*Your task:* All of the data must be printed exactly; please include every line.

Collection entries:
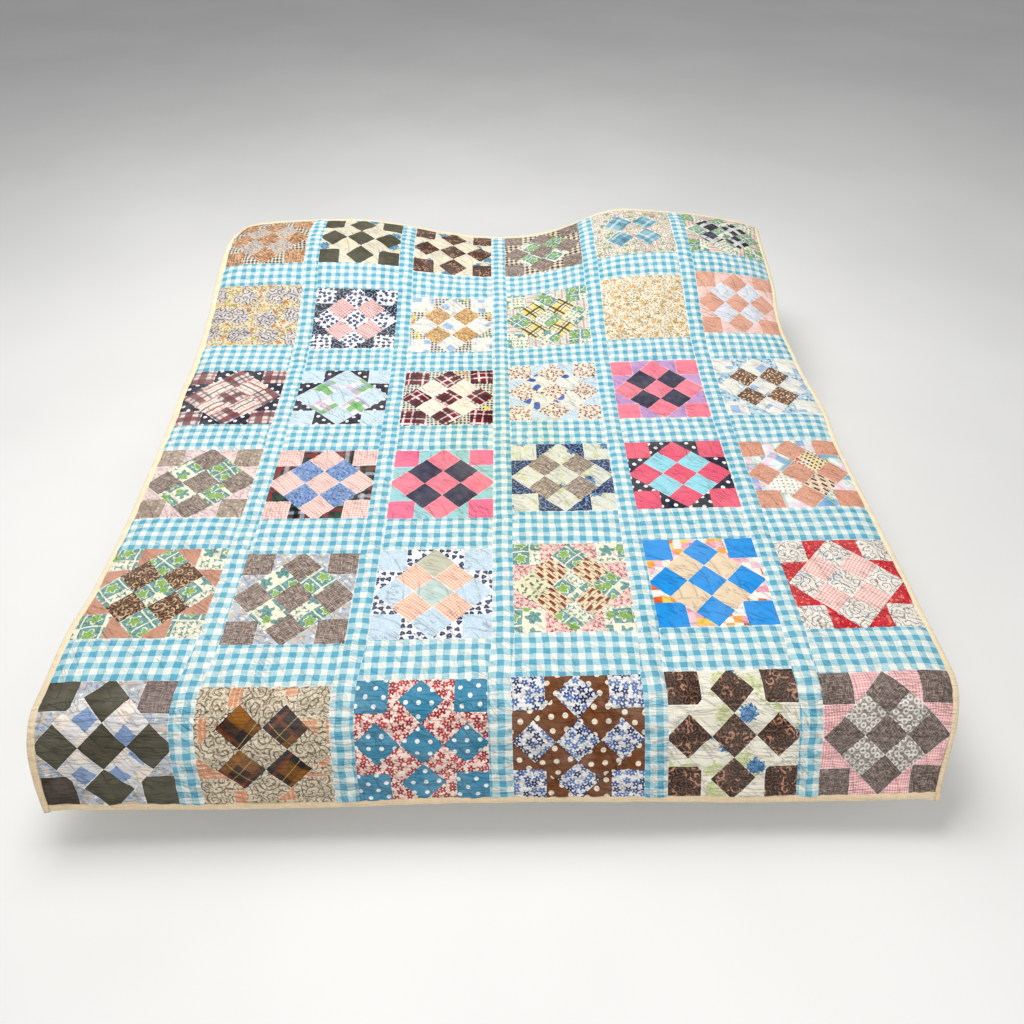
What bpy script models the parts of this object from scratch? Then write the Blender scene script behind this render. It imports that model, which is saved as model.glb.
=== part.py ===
"""A patchwork quilt laid over a plain mattress and two pillows.

Units are metres and +Z is up. +Y runs from the foot of the bed to the head, and +X is the right side
seen from the foot. The quilt is worked out twice: flat, as it was pieced, and draped. In the flat
quilt `across` is measured from the middle line and `along` from the foot hem.
"""

import math

import bmesh
import bpy
import numpy as np

# ---------------------------------------------------------------- the flat quilt
BLOCK = 0.2286                    # a nine-inch block
LONG_SASH = 0.0416                # the unbroken strips between the columns
CROSS_SASH = 0.0968               # the strips between the blocks of a column
BINDING = 0.0127                  # half an inch on the face
COLUMNS = 6
ROWS = 6
HALF_WIDTH = (COLUMNS * BLOCK + (COLUMNS - 1) * LONG_SASH) / 2 + BINDING
LENGTH = ROWS * BLOCK + (ROWS - 1) * CROSS_SASH + 2 * BINDING
SEAM_THICK = 0.005                # top, wadding and backing pressed at a seam
PUFF_THICK = 0.008                # the same in the middle of a block
BINDING_THICK = 0.0065
SEWN_GAP = 0.0005                 # between the cloth and its binding
REST_GAP = 0.0003                 # between pieces that lie on each other

# How far each row's blocks were sewn off the even layout, in millimetres, from the foot up:
# (sway of the whole row to the right, then the six blocks' drift towards the head)
ROW_DRIFT = {
    "foot row": (-6, (5, -10, 0, 2, 6, -6)),
    "second row": (2, (2, -15, -8, 3, 8, -5)),
    "third row": (4, (-2, -8, -12, 5, 6, -1)),
    "fourth row": (3, (-2, -4, -12, 3, 2, 6)),
    "fifth row": (2, (12, -2, -22, -10, -8, 10)),
    "head row": (0, (-3, -2, -12, -11, -12, 0)),
}

# ---------------------------------------------------------------- what it lies on
MATTRESS_TOP = 0.24
MATTRESS_HALF_WIDTH = 0.765
MATTRESS_FOOT = -0.84
MATTRESS_HEAD = 0.975
MATTRESS_CORNER = 0.09            # radius of a corner seen from above
MATTRESS_EDGE = 0.075             # radius of the top and bottom edges
ORIGIN = (0.0046, 0.0103)         # the middle of everything seen from above

# Each pillow lifts the cloth in a soft hill: (middle x, middle y, height, reach to the left,
# reach to the right, reach to the foot), in metres. A hill is down to 0.6 of its height at its reach.
HILLS = {
    "left": (-0.486, 0.767, 0.132, 0.522, 0.282, 0.222),
    "right": (0.470, 0.736, 0.148, 0.249, 0.331, 0.287),
}
HILL_BACK = 0.286                 # reach to the head
HILL_POWER = 2.26                 # 2 is a bell, more is a flatter crown
SADDLE = (0.055, 0.42)            # height and reach of the cloth between the two pillows
PEAK = (0.345, 0.85, 0.018, 0.11)   # x, y, height and reach of the plump corner at the head
PILLOW_HALF = (0.33, 0.22)        # half length and half depth
PILLOW_MIDDLE = {"left": (-0.43, 0.745), "right": (0.43, 0.745)}
PILLOW_CLEAR = 0.002              # between a pillow's crown and the cloth

# ---------------------------------------------------------------- how the foot hangs
ROLL_FROM = -0.79                 # where the cloth starts to bend over the foot edge
HANG = {                          # across, length past that line, steepest angle of the hang
    "left": (-0.80, 0.209, math.radians(69)),
    "middle": (0.0, 0.229, math.radians(65)),
    "right": (0.80, 0.234, math.radians(55)),
}
BEND_RADIUS = 0.062
HEM_WAVE = (0.007, 1.08, -0.52)   # height, pitch and first dip of the hem's slow wave
SIDE_DROOP = (0.73, 0.07, 0.008)  # the sides sink a little past the mattress: start, run, drop
FOOT_SPREAD = 0.024               # the sides lie a little farther out at the foot and the head
# The side edges do not lie straight: (place along the flat cloth, how far out, reach), in metres.
EDGE_SWAY = {
    "left": ((0.10, 0.008, 0.12), (0.34, 0.012, 0.10), (1.28, 0.024, 0.42), (1.90, -0.026, 0.07)),
    "right": (
        (0.0, -0.036, 0.13), (0.60, 0.007, 0.30), (1.02, 0.014, 0.12), (1.38, -0.013, 0.11),
        (1.90, 0.020, 0.13),
    ),
}
SWAY_FROM = 0.42                  # nearer the middle than this, the cloth lies straight

GRID_BLOCK = (4, 6)               # cells across and along a block
GRID_SASH = (2, 2)                # cells across a long sash and along a cross sash
STEPS = 120                       # steps that measure the cloth along its length


def through_three(table, across, column):
    """The parabola through a three-row table's values."""
    points = [(row[0], row[column]) for row in table.values()]
    total = 0.0
    for here, value in points:
        share = value
        for there, _ in points:
            if there != here:
                share = share * (across - there) / (here - there)
        total = total + share
    return total


def bell(distance, reach_low, reach_high, power):
    """The exponent of a soft hill with a different reach on each side."""
    reach = np.where(distance < 0, reach_low, reach_high)
    return 0.5 * np.abs(distance / reach) ** power


def hill(name, x, y):
    """Height of the cloth over one pillow alone."""
    middle_x, middle_y, height, left, right, foot = HILLS[name]
    across = bell(x - middle_x, left, right, HILL_POWER)
    along = bell(y - middle_y, foot, HILL_BACK, HILL_POWER)
    return height * np.exp(-across - along)


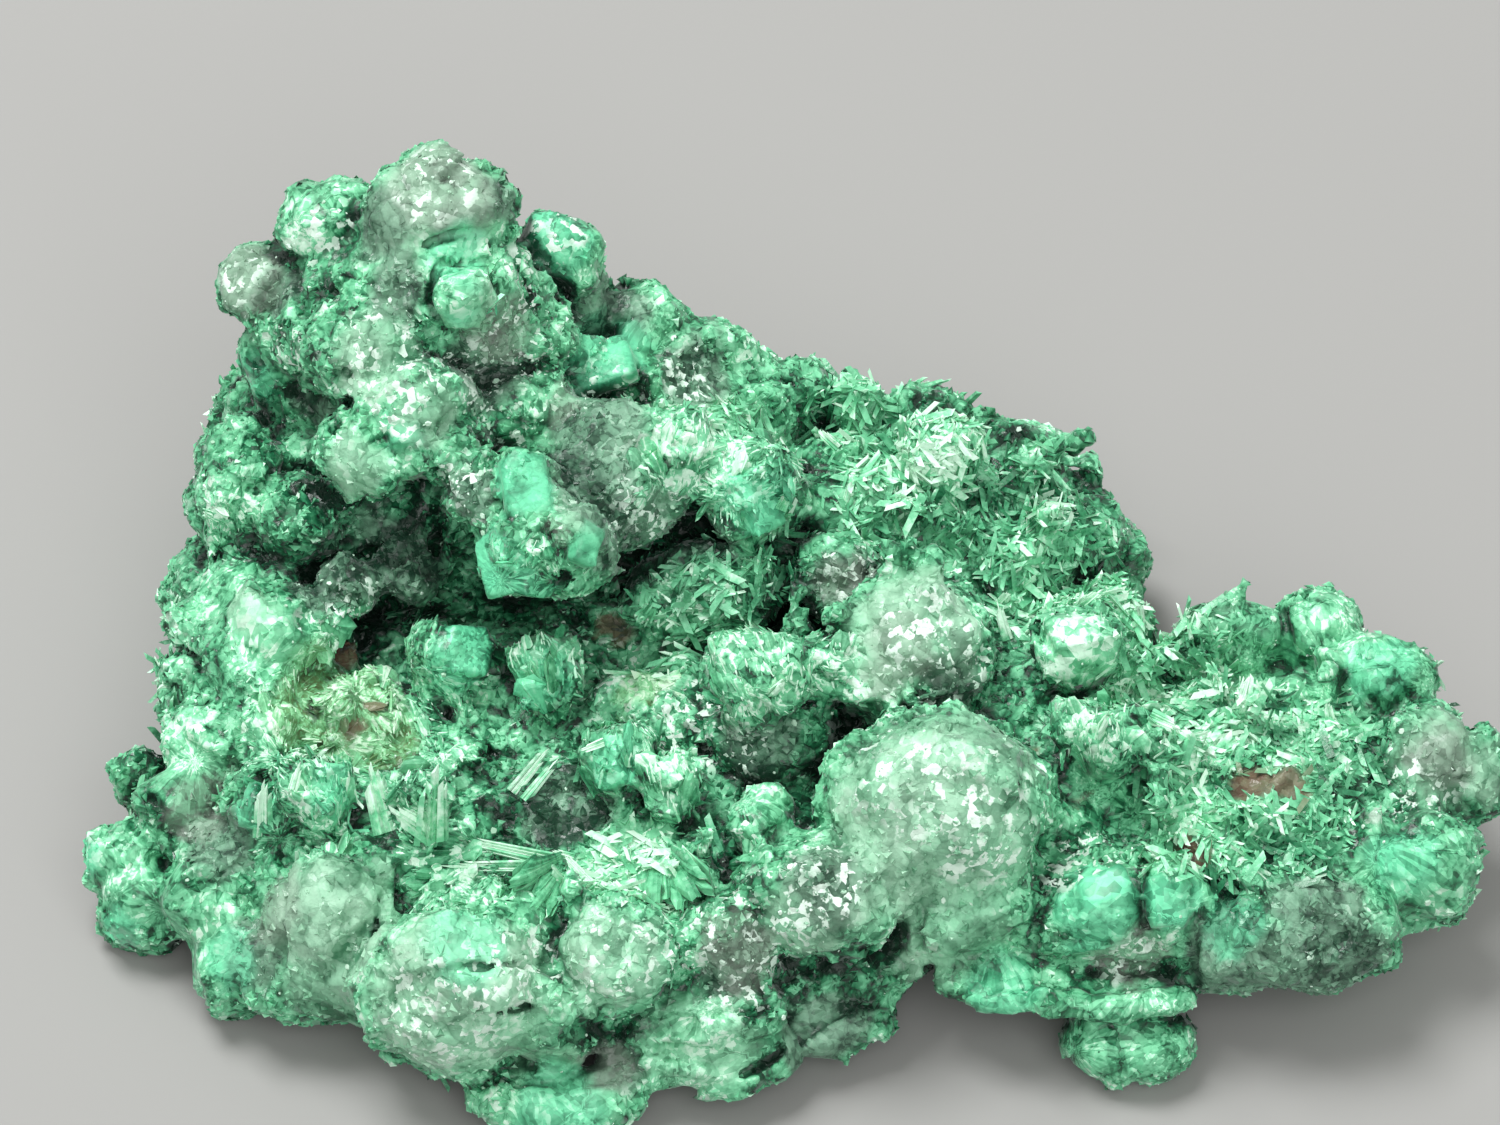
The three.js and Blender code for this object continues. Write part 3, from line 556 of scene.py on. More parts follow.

*Answer:*
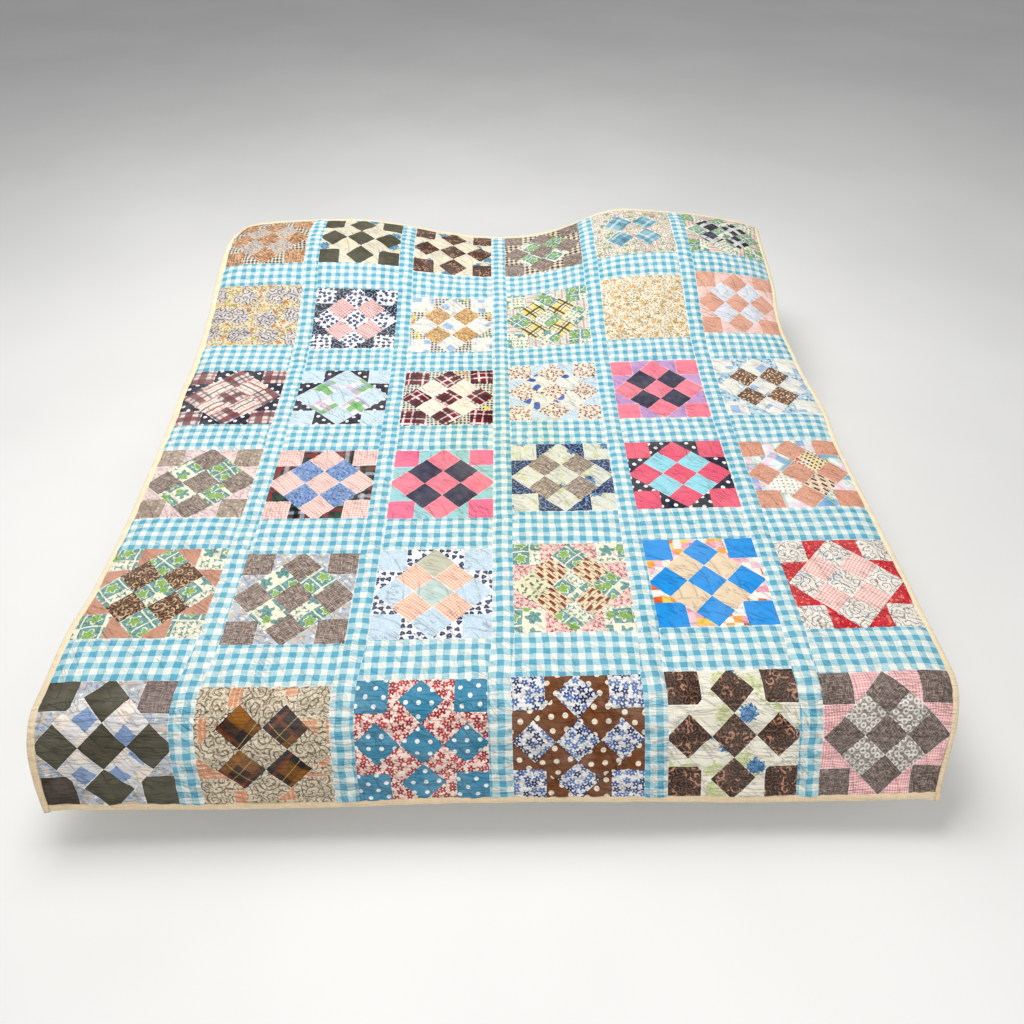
What bpy script models the parts of this object from scratch? Then write the Blender scene script behind this render. It imports that model, which is saved as model.glb.
=== part.py ===
"""A patchwork quilt laid over a plain mattress and two pillows.

Units are metres and +Z is up. +Y runs from the foot of the bed to the head, and +X is the right side
seen from the foot. The quilt is worked out twice: flat, as it was pieced, and draped. In the flat
quilt `across` is measured from the middle line and `along` from the foot hem.
"""

import math

import bmesh
import bpy
import numpy as np

# ---------------------------------------------------------------- the flat quilt
BLOCK = 0.2286                    # a nine-inch block
LONG_SASH = 0.0416                # the unbroken strips between the columns
CROSS_SASH = 0.0968               # the strips between the blocks of a column
BINDING = 0.0127                  # half an inch on the face
COLUMNS = 6
ROWS = 6
HALF_WIDTH = (COLUMNS * BLOCK + (COLUMNS - 1) * LONG_SASH) / 2 + BINDING
LENGTH = ROWS * BLOCK + (ROWS - 1) * CROSS_SASH + 2 * BINDING
SEAM_THICK = 0.005                # top, wadding and backing pressed at a seam
PUFF_THICK = 0.008                # the same in the middle of a block
BINDING_THICK = 0.0065
SEWN_GAP = 0.0005                 # between the cloth and its binding
REST_GAP = 0.0003                 # between pieces that lie on each other

# How far each row's blocks were sewn off the even layout, in millimetres, from the foot up:
# (sway of the whole row to the right, then the six blocks' drift towards the head)
ROW_DRIFT = {
    "foot row": (-6, (5, -10, 0, 2, 6, -6)),
    "second row": (2, (2, -15, -8, 3, 8, -5)),
    "third row": (4, (-2, -8, -12, 5, 6, -1)),
    "fourth row": (3, (-2, -4, -12, 3, 2, 6)),
    "fifth row": (2, (12, -2, -22, -10, -8, 10)),
    "head row": (0, (-3, -2, -12, -11, -12, 0)),
}

# ---------------------------------------------------------------- what it lies on
MATTRESS_TOP = 0.24
MATTRESS_HALF_WIDTH = 0.765
MATTRESS_FOOT = -0.84
MATTRESS_HEAD = 0.975
MATTRESS_CORNER = 0.09            # radius of a corner seen from above
MATTRESS_EDGE = 0.075             # radius of the top and bottom edges
ORIGIN = (0.0046, 0.0103)         # the middle of everything seen from above

# Each pillow lifts the cloth in a soft hill: (middle x, middle y, height, reach to the left,
# reach to the right, reach to the foot), in metres. A hill is down to 0.6 of its height at its reach.
HILLS = {
    "left": (-0.486, 0.767, 0.132, 0.522, 0.282, 0.222),
    "right": (0.470, 0.736, 0.148, 0.249, 0.331, 0.287),
}
HILL_BACK = 0.286                 # reach to the head
HILL_POWER = 2.26                 # 2 is a bell, more is a flatter crown
SADDLE = (0.055, 0.42)            # height and reach of the cloth between the two pillows
PEAK = (0.345, 0.85, 0.018, 0.11)   # x, y, height and reach of the plump corner at the head
PILLOW_HALF = (0.33, 0.22)        # half length and half depth
PILLOW_MIDDLE = {"left": (-0.43, 0.745), "right": (0.43, 0.745)}
PILLOW_CLEAR = 0.002              # between a pillow's crown and the cloth

# ---------------------------------------------------------------- how the foot hangs
ROLL_FROM = -0.79                 # where the cloth starts to bend over the foot edge
HANG = {                          # across, length past that line, steepest angle of the hang
    "left": (-0.80, 0.209, math.radians(69)),
    "middle": (0.0, 0.229, math.radians(65)),
    "right": (0.80, 0.234, math.radians(55)),
}
BEND_RADIUS = 0.062
HEM_WAVE = (0.007, 1.08, -0.52)   # height, pitch and first dip of the hem's slow wave
SIDE_DROOP = (0.73, 0.07, 0.008)  # the sides sink a little past the mattress: start, run, drop
FOOT_SPREAD = 0.024               # the sides lie a little farther out at the foot and the head
# The side edges do not lie straight: (place along the flat cloth, how far out, reach), in metres.
EDGE_SWAY = {
    "left": ((0.10, 0.008, 0.12), (0.34, 0.012, 0.10), (1.28, 0.024, 0.42), (1.90, -0.026, 0.07)),
    "right": (
        (0.0, -0.036, 0.13), (0.60, 0.007, 0.30), (1.02, 0.014, 0.12), (1.38, -0.013, 0.11),
        (1.90, 0.020, 0.13),
    ),
}
SWAY_FROM = 0.42                  # nearer the middle than this, the cloth lies straight

GRID_BLOCK = (4, 6)               # cells across and along a block
GRID_SASH = (2, 2)                # cells across a long sash and along a cross sash
STEPS = 120                       # steps that measure the cloth along its length


def through_three(table, across, column):
    """The parabola through a three-row table's values."""
    points = [(row[0], row[column]) for row in table.values()]
    total = 0.0
    for here, value in points:
        share = value
        for there, _ in points:
            if there != here:
                share = share * (across - there) / (here - there)
        total = total + share
    return total


def bell(distance, reach_low, reach_high, power):
    """The exponent of a soft hill with a different reach on each side."""
    reach = np.where(distance < 0, reach_low, reach_high)
    return 0.5 * np.abs(distance / reach) ** power


def hill(name, x, y):
    """Height of the cloth over one pillow alone."""
    middle_x, middle_y, height, left, right, foot = HILLS[name]
    across = bell(x - middle_x, left, right, HILL_POWER)
    along = bell(y - middle_y, foot, HILL_BACK, HILL_POWER)
    return height * np.exp(-across - along)


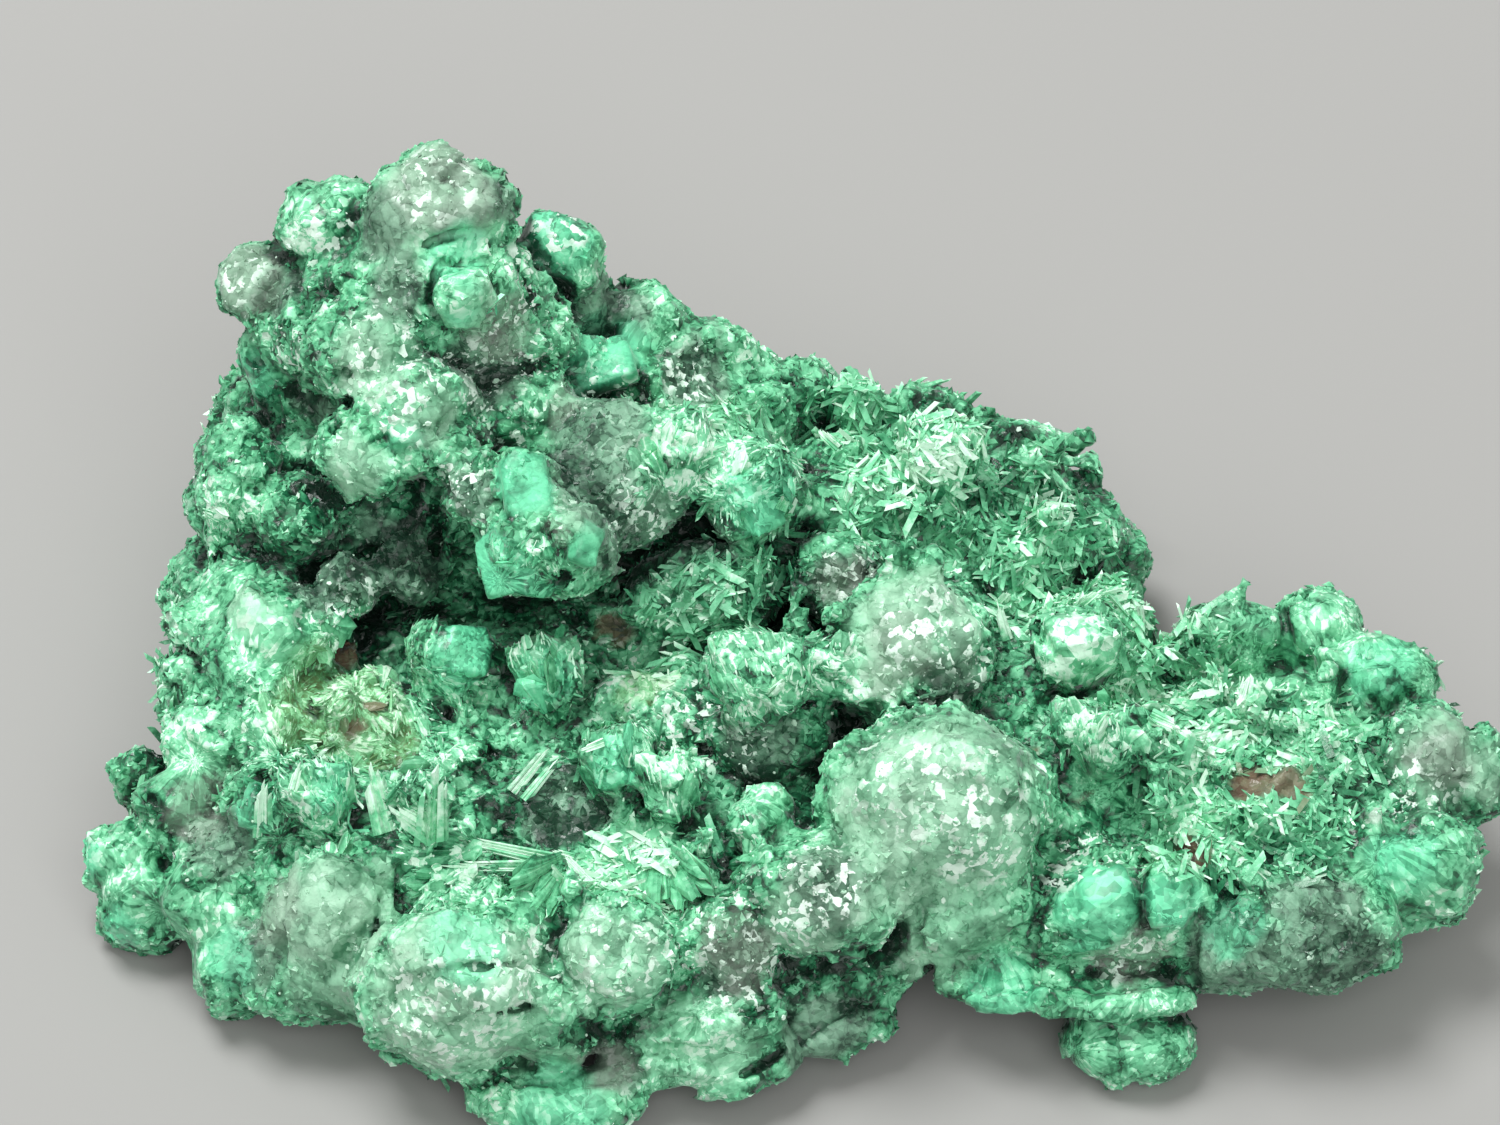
The three.js and Blender code for this object continues. Write part 3, from line 556 of scene.py on. More parts follow.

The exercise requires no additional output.